All these people want to eat. Sometimes fate smiles amidst anxiety. At the time, Abu Imad's situation was the same, while Imad, as the whole world later knew, was changing the equations of the major powers in the region from the heart of Beirut.
This is a paradox for history. The young man did not ask his father to leave his shop until many years later, and only because he feared for his life, after an incident that happened there. Abu Imad did not leave this world until he saw how his world changed. He did not leave until his three sons, and later his grandson, left [this world] on the same path.

On the occasion of commemorating Fayez Moghniyeh, Sayyed Hassan Nasrallah spoke about that generation and almost cried in that moment: "Whoever reads memoirs or listens to anyone about that stage, will cry. He won't be able to bear ... the generation of those hard workers, and how they migrated from their villages to Beirut and its environs, to what Sayyed Musa al-Sadr called the belt of misery in Ouzai, Hay El Sellom, Karantina, al-Nabaa, Burj Hammoud and Tel Zaatar."

Nasrallah seemed like someone who did not want to say everything. He, himself, is the son of that generation as well. He is the son of a vegetable vendor in the Sharshabouk neighborhood of Karantina.

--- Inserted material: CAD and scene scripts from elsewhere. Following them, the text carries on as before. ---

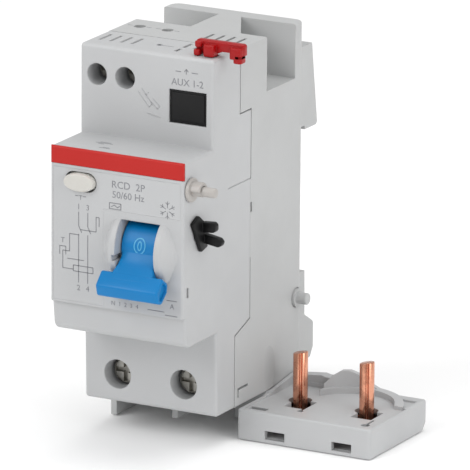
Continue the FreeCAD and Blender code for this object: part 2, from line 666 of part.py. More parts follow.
def trip_fork():
    body = piece("trip_fork")
    root = [(-56.2, 7.4), (-53.2, 8.8), (-51.4, 7.4), (-50.4, 6.9), (-49.1, 0.6), (-52.1, -0.1)]
    prism(body, "x", root, (HALF + 0.1, HALF + 1.1))
    rod(body, "x", (-FORK_DEPTH, FORK_Z), FORK_R, (12.9, HALF + 0.5))
    prism(body, "z", [(HALF + 0.6, -51.8), (HALF + 4.9, -51.4), (HALF + 5.2, -50.9), (HALF + 4.9, -49.8),
                      (HALF + 0.6, -49.9)], (4.8, 6.9))
    prism(body, "z", [(HALF + 0.6, -50.9), (HALF + 5.6, -50.3), (HALF + 6.2, -49.6), (HALF + 5.6, -48.9),
                      (HALF + 0.6, -49.3)], (1.0, 3.2))
    return body


def trip_lever():
    body = piece("trip_lever")
    rod(body, "x", (-FORK_DEPTH, FORK_Z), FORK_R + 1, (13.1, 14.9))
    block(body, (13.1, 14.9), (-52, -40), (FORK_Z + 0.2, FORK_Z + 2.2))
    block(body, (13.1, 14.9), (-42, -40), (2.0, FORK_Z + 2.2))
    rod(body, "x", (-FORK_DEPTH, FORK_Z), FORK_R, (13, 15), cut=True)
    return body


def locking_slider():
    """A thin bar with a finger grip at the left and a hook at the right; its foot slides in the cover's slot."""
    body = piece("locking_slider")
    low = TOP + 0.15
    high = TOP + 3.7
    block(body, (SLIDER_LEFT, SLIDER_RIGHT), (-41.6, -39.8), (TOP + 0.9, high))
    block(body, (SLIDER_LEFT, 16.9), (-42.5, -40.4), (low, high - 0.5))
    block(body, (21.3, SLIDER_RIGHT), (-42.2, -39.8), (TOP - 0.3, high))
    block(body, (13.6, 14.2), (-43, -41.9), (TOP, TOP + 5), cut=True)
    foot = (14.95, 15.7)
    block(body, foot, (-41.1, -39.9), (41.2, TOP + 1.6))
    block(body, foot, (-42.2, -38.4), (40.9, 41.7))
    return body


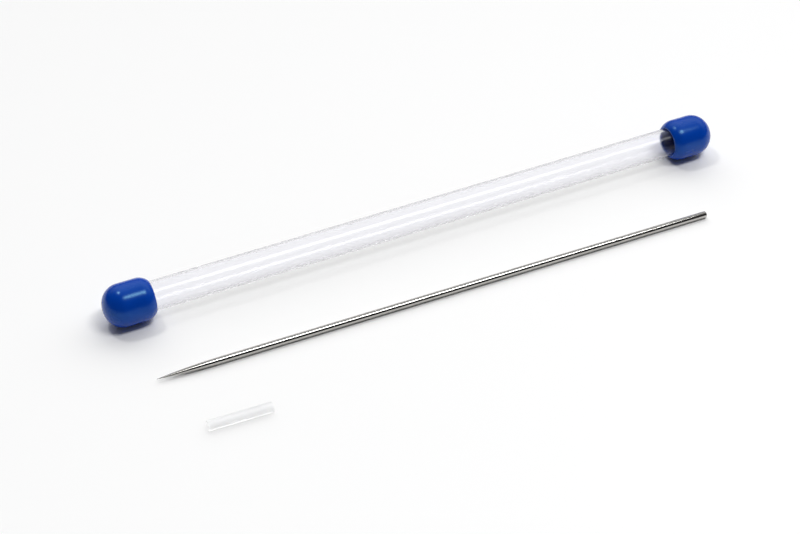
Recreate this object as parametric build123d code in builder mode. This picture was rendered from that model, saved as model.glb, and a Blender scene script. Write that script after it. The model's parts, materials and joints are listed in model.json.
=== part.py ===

He is well acquainted with the nasty descriptions and adjectives, which were used to describe the grandfathers and fathers of that era. Not all that is known is said, not for security reasons, but this time for the sake of a memory he is keen on keeping people from remembering:

"How did these people come from the countryside? What did they do, and how hard they worked, night and day? What was the type of jobs they endured to do? These are the generation of the fathers. Only those who lived in this generation know the details." When Sadr appeared on the Lebanese arena, Abu Imad was one of those who lived the moment of hope. He was one of those who saw him as a savior. So he rushed to one of the training courses sponsored by the "Imam". Imad Moghniyeh is a legitimate son of this generation, a grandson of that generation. He came from there and remained loyal to that suffering, to that memory, which afflicted his flesh and blood.